In September of 2020, a year or so before Tears to Grow, I met Blair in a dingy Brooklyn rehearsal facility bordering the East River. It was everyone’s first time doing this—my first time interviewing, their first time being interviewed—and it was awkward, mostly because of me. To the scrawny high-schooler fumbling a tape-recorder, they were demigods, blessing this teeny abode with the wiry detritus of their cool: battered pedals, cluttered guitar cables, mini-amps that buzzed like mechanized hornets. The space seemed too small for the sound it was being bludgeoned with. My bones felt it more than my ears heard it, which terrified me. When Ocampo Zapata met me outside a little after 5 PM, he’d led me down a narrow corridor peppered with identically-sized rooms, all boasting fancy hotel-ish scanner systems. Behind nearly every door was another band; the noise was amorphous and ghastly, as if you’d collected Manhattan’s mysterious late-night clankings and tossed them all—murders, garbage trucks, drunken shouts—into a vacuum that smelled like weed.
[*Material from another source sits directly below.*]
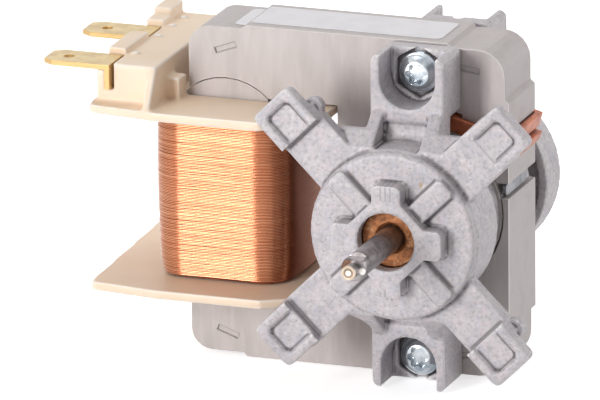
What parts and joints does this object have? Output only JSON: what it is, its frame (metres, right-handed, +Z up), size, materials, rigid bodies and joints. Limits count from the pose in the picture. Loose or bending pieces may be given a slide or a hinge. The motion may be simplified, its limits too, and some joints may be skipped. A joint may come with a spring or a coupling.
{
  "type": "oven fan motor",
  "caption": "Shaded-pole fan motor: laminated stack with a side coil on a moulded bobbin, die-cast bearing brackets with fixing arms, and a free-spinning shaft.",
  "frame": {"origin": "centre of the shaft's free end face", "axes": "-Y points out along the shaft away from the motor, +Z up with the terminals on top, +X away from the coil"},
  "size_m": [0.0829, 0.0649, 0.0542],
  "materials": {
    "die_cast_aluminium": "as cast, finely speckled",
    "lamination_steel": "matte punched sheet",
    "rotor_steel": "turned",
    "copper": "bare copper, dulled",
    "enamelled_wire": "lacquered copper wire",
    "cream_plastic": "moulded, satin",
    "tab_brass": "punched, bright edges",
    "sintered_bronze": "sintered, oily",
    "shaft_steel": "ground",
    "zinc_plate": "bright zinc plate",
    "spring_steel": "rolled strip",
    "felt": "pressed felt, oiled",
    "fibre": "hard fibre"
  },
  "bodies": {
    "stator": {"stator_stack": "lamination_steel", "coil_core": "lamination_steel", "magnetic_bridge": "spring_steel", "shading_ring_main_upper": "copper", "shading_ring_main_lower": "copper", "shading_ring_tip_upper": "copper", "shading_ring_tip_lower": "copper", "bobbin": "cream_plastic", "winding": "enamelled_wire", "terminal_front": "tab_brass", "terminal_rear": "tab_brass", "front_bracket": "die_cast_aluminium", "rear_bracket": "die_cast_aluminium", "front_bearing": "sintered_bronze", "rear_bearing": "sintered_bronze", "front_bearing_retainer": "spring_steel", "rear_bearing_retainer": "spring_steel", "front_oil_felt": "felt", "rear_oil_felt": "felt", "upper_screw": "zinc_plate", "lower_screw": "zinc_plate", "upper_nut": "zinc_plate", "lower_nut": "zinc_plate"},
    "rotor": {"shaft": "shaft_steel", "rotor_core": "rotor_steel", "rotor_cage": "die_cast_aluminium", "front_thrust_washer": "fibre", "rear_thrust_washer": "fibre", "front_rotor_spacer": "shaft_steel", "rear_rotor_spacer": "shaft_steel"}
  },
  "joints": [
    {"name": "rotor_spin", "type": "hinge", "parent": "stator", "child": "rotor", "pos_m": [0, 0.0364, 0], "axis": [0, -1, 0], "continuous": true}
  ]
}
I observed them for an hour or so. The previous sentence is a lie. In reality, I was scared to make eye contact with anyone—or look up and bump into a stray guitar—so I mostly glared at the floor, taking trivial notes on unimportant scenery: Nico 3 pedals, Ibanez tube screamer. Light dim and yellow. THEY SWITCH INSTRUMENTS! I had only really watched them for ten minutes, generously, before we went outside. We got bored of walking, found a spot on four jagged rocks in Domino Park, sat down way too close to the water. (Rookie mistake: I was devastated to learn that my tape recording was mostly sloshing noises.) I asked them stupid questions, all of which they answered more politely than I deserved. I remember one of these more than the others. Desperate to seem educated, I hurled off a list of New York legends—the Ramones, the New York Dolls, the Velvet Underground—and stuttered into some weird thing about whether they’d seen themselves as part of a legacy. Everyone was quiet for a moment. Evans peered up at me with this confused look on his face. “We’re not really trying to be anyone else,” he said. “We’re just figuring it out together.”